UN urges Member States to sign up to treaties with global reach

Secretary-General Ban Ki-moon
Top United Nations officials have urged Member States to sign, ratify or accede to treaties with global reach in areas ranging from climate change to terrorism and the use of nuclear weapons as the world body begins its annual campaign to promote such conventions.

This year, Secretary-General Ban Ki-moon has chosen to highlight 39 treaties on issues of global reach, or those on issues which can not be contained within national borders, during the treaty event, which coincides with the high-level segment of the General Assembly.

These treaties include conventions on terrorism and crime, human rights, the protection of environment, sustainable development and climate change, sanitation, disarmament, and the protection of UN and associated personnel.

“One of my priorities as UN Secretary-General is to promote global goods and remedies to challenges that do not respect borders,” Mr. Ban said in a letter to Heads of State and Government. He invited them to make use of the treaty event “to demonstrate their continuing commitment to the central role of the rule of law at the international and national levels.”

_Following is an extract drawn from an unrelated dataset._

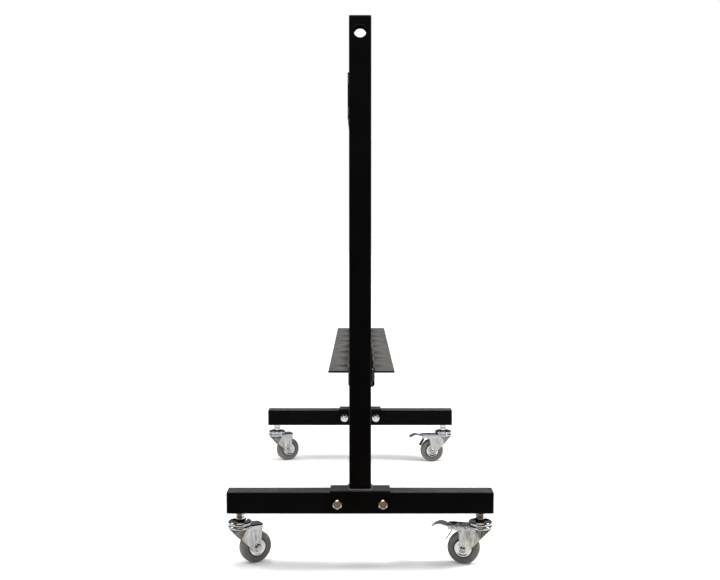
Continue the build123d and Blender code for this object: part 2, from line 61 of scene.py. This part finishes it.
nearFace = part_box("front_upright")[0].y
clearSelection()
bpy.ops.object.camera_add(location=(shot["side"], nearFace - shot["back"], shot["height"]),
                          rotation=(radians(90 - shot["down"]), 0, 0))
camera = bpy.context.object
camera.name = "studioCamera"
camera.data.lens = shot["lens"]
camera.data.sensor_width = shot["sensor"]
bpy.context.scene.camera = camera
bpy.context.scene.view_settings.view_transform = "Standard"
print("camera set")


def newMaterial(name):
    # a Principled material, with its nodes, links, shader and Object coordinates at hand
    material = bpy.data.materials.new(name)
    material.use_nodes = True
    nodes = material.node_tree.nodes
    shader = nodes["Principled BSDF"]
    coords = nodes.new("ShaderNodeTexCoord")
    return material, nodes, material.node_tree.links, shader, coords.outputs["Object"]


def noise(nodes, links, vector, scale, detail=4.0, rough=0.55, stretch=(1, 1, 1)):
    mapping = nodes.new("ShaderNodeMapping")
    mapping.inputs["Scale"].default_value = stretch
    links.new(vector, mapping.inputs["Vector"])
    texture = nodes.new("ShaderNodeTexNoise")
    texture.inputs["Scale"].default_value = scale
    texture.inputs["Detail"].default_value = detail
    texture.inputs["Roughness"].default_value = rough
    links.new(mapping.outputs["Vector"], texture.inputs["Vector"])
    return texture.outputs["Fac"]


def span(nodes, links, value, fromLow, fromHigh, toLow, toHigh):
    reach = nodes.new("ShaderNodeMapRange")
    reach.inputs["From Min"].default_value = fromLow
    reach.inputs["From Max"].default_value = fromHigh
    reach.inputs["To Min"].default_value = toLow
    reach.inputs["To Max"].default_value = toHigh
    links.new(value, reach.inputs["Value"])
    return reach.outputs["Result"]


def blend(nodes, links, factor, first, second):
    mix = nodes.new("ShaderNodeMix")
    mix.data_type = "RGBA"
    links.new(factor, mix.inputs[0])
    for socket, colour in ((mix.inputs[6], first), (mix.inputs[7], second)):
        if isinstance(colour, tuple):
            socket.default_value = (*colour, 1)
        else:
            links.new(colour, socket)
    return mix.outputs[2]


def maths(nodes, links, operation, first, second):
    step = nodes.new("ShaderNodeMath")
    step.operation = operation
    for socket, value in zip(step.inputs, (first, second)):
        if isinstance(value, (int, float)):
            socket.default_value = value
        else:
            links.new(value, socket)
    return step.outputs["Value"]


def bump(nodes, links, height, depth, strength, under=None):
    node = nodes.new("ShaderNodeBump")
    node.inputs["Distance"].default_value = depth
    node.inputs["Strength"].default_value = strength
    links.new(height, node.inputs["Height"])
    if under:
        links.new(under, node.inputs["Normal"])
    return node.outputs["Normal"]


def component(nodes, links, vector, axis):
    split = nodes.new("ShaderNodeSeparateXYZ")
    links.new(vector, split.inputs["Vector"])
    return split.outputs[axis]


# dust is the paler tone laid on what faces up: partly dust, partly painted light for the bright surroundings that
# top faces reflect
coat = {"black": (0.0009, 0.0008, 0.0008), "grey": (0.0019, 0.0018, 0.0017), "gloss": (0.40, 0.50),
        "ior": 1.13, "beadIor": 1.9, "cloudScale": 9, "speckScale": 420,
        "peelScale": 850, "peelDepth": 0.00012, "waveDepth": 0.0035, "waveFrom": (0.030, 0.066),
        "dust": (0.105, 0.099, 0.093), "dustAndPaintedLightScale": 26, "dustAndPaintedLightFrom": (0.75, 0.98),
        "dustSheen": 0.35, "dustVeil": 0.6, "dustTint": (1.0, 0.97, 0.94)}

# the ledge's stitch welds, in millimetres: its beads and the dips in its sheet both follow them
stitch = {"length": 26.0, "radius": 3.0, "firstFromEnd": 90.0, "pitch": 140.0}


def facingUp(nodes, links):
    # 1 on faces that look straight up, 0 on walls
    geometry = nodes.new("ShaderNodeNewGeometry")
    up = component(nodes, links, geometry.outputs["Normal"], "Z")
    return span(nodes, links, up, *coat["dustAndPaintedLightFrom"], 0.0, 1.0)


def stitchWave(nodes, links, place):
    # 0 to 1, highest at each stitch and beside the welded edge, broken up by noise
    drift = span(nodes, links, noise(nodes, links, place, 1.0, 3, 0.6, (26, 12, 9)), 0.3, 0.7, -1.2, 1.2)
    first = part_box("left_ledge_wing")[0].y + stitch["firstFromEnd"] * mm
    fromFirst = maths(nodes, links, "SUBTRACT", component(nodes, links, place, "Y"), first)
    turn = maths(nodes, links, "MULTIPLY", fromFirst, 2 * pi / (stitch["pitch"] * mm))
    swing = maths(nodes, links, "COSINE", maths(nodes, links, "ADD", turn, drift), 0.0)
    across = maths(nodes, links, "ABSOLUTE", component(nodes, links, place, "X"), 0.0)
    near = span(nodes, links, across, *coat["waveFrom"], 1.0, 0.12)
    return maths(nodes, links, "MULTIPLY", span(nodes, links, swing, -0.5, 1.0, 0.0, 1.0), near)


def powderCoat(name, wavy, ior):
    # satin black powder coat: orange peel, cloudy gloss, and on what faces up a paler tone with a sheen layer that
    # is partly dust and partly painted light
    material, nodes, links, shader, place = newMaterial(name)
    cloud = noise(nodes, links, place, coat["cloudScale"], 6)
    speck = noise(nodes, links, place, coat["speckScale"], 3, 0.7)
    colour = blend(nodes, links, span(nodes, links, cloud, 0.35, 0.7, 0, 1), coat["black"], coat["grey"])
    dustAndPaintedLightNoise = noise(nodes, links, place, coat["dustAndPaintedLightScale"], 8, 0.65)
    dustAndPaintedLightCloud = span(nodes, links, dustAndPaintedLightNoise, 0.35, 0.75, 0.30, 0.55)
    under = None
    if wavy:  # sheet drawn in at its stitch welds: dips that fade out towards the edge, painted darker in the dips and lighter between them
        wave = stitchWave(nodes, links, place)
        # painted shade: less of the paler top tone in the dips at the stitches, more between them
        dipPaintedShade = span(nodes, links, wave, 0.2, 0.9, 1.4, 0.45)
        dustAndPaintedLightCloud = maths(nodes, links, "MULTIPLY", dustAndPaintedLightCloud, dipPaintedShade)
        under = bump(nodes, links, wave, -coat["waveDepth"], 1.0)
    # painted light and dust: what faces up is lightened towards the dust tone, and its sheen follows the same mask
    dust = maths(nodes, links, "MULTIPLY", dustAndPaintedLightCloud, facingUp(nodes, links))
    links.new(blend(nodes, links, dust, colour, coat["dust"]), shader.inputs["Base Color"])
    shader.inputs["Sheen Roughness"].default_value = coat["dustSheen"]
    shader.inputs["Sheen Tint"].default_value = (*coat["dustTint"], 1)
    links.new(maths(nodes, links, "MULTIPLY", dust, coat["dustVeil"]), shader.inputs["Sheen Weight"])
    sheen = span(nodes, links, cloud, 0.3, 0.7, *coat["gloss"])
    fine = span(nodes, links, speck, 0.3, 0.75, -0.03, 0.05)
    links.new(maths(nodes, links, "ADD", sheen, fine), shader.inputs["Roughness"])
    shader.inputs["IOR"].default_value = ior
    peel = noise(nodes, links, place, coat["peelScale"], 2, 0.5)
    links.new(bump(nodes, links, peel, coat["peelDepth"], 0.55, under), shader.inputs["Normal"])
    return material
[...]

UN Legal Counsel Patricia O'Brien told a press briefing today that 25 countries had already indicated their intention to participate in the event.

“The United Nations was founded not only to save succeeding generations from the scourge of war, and to reaffirm faith in fundamental human rights, but also to establish conditions under which justice and respect for the obligations arising from treaties can be maintained,” she said. “Encouraging the development of international law as a way to regulate international relations has been a major objective of the UN since its very beginning.”

At the same briefing, Craig Mokhiber of the Office of the UN High Commissioner for Human Rights, focused on the new Optional Protocol to the International Covenant on Economic, Social and Cultural Rights, which opens for signature on 24 September. Mr. Mokhiber described the Additional Protocol as correcting a “historical imbalance” between civil and political rights on the one hand, and economic, social and cultural rights on the other.

“This new mechanism will, for the states party to it, allow complaints to be received of violations by, or on behalf of, victims. It will be extremely important to the international human rights movement that has lobbied so hard for its development,” Mr. Mokhiber said.

The annual treaty event was instituted in 2000 as an awareness-raising measure to promote participation in the treaty framework and the rule of law. This year’s event will take place from 23 to 25 September, and from 28 to 29 September.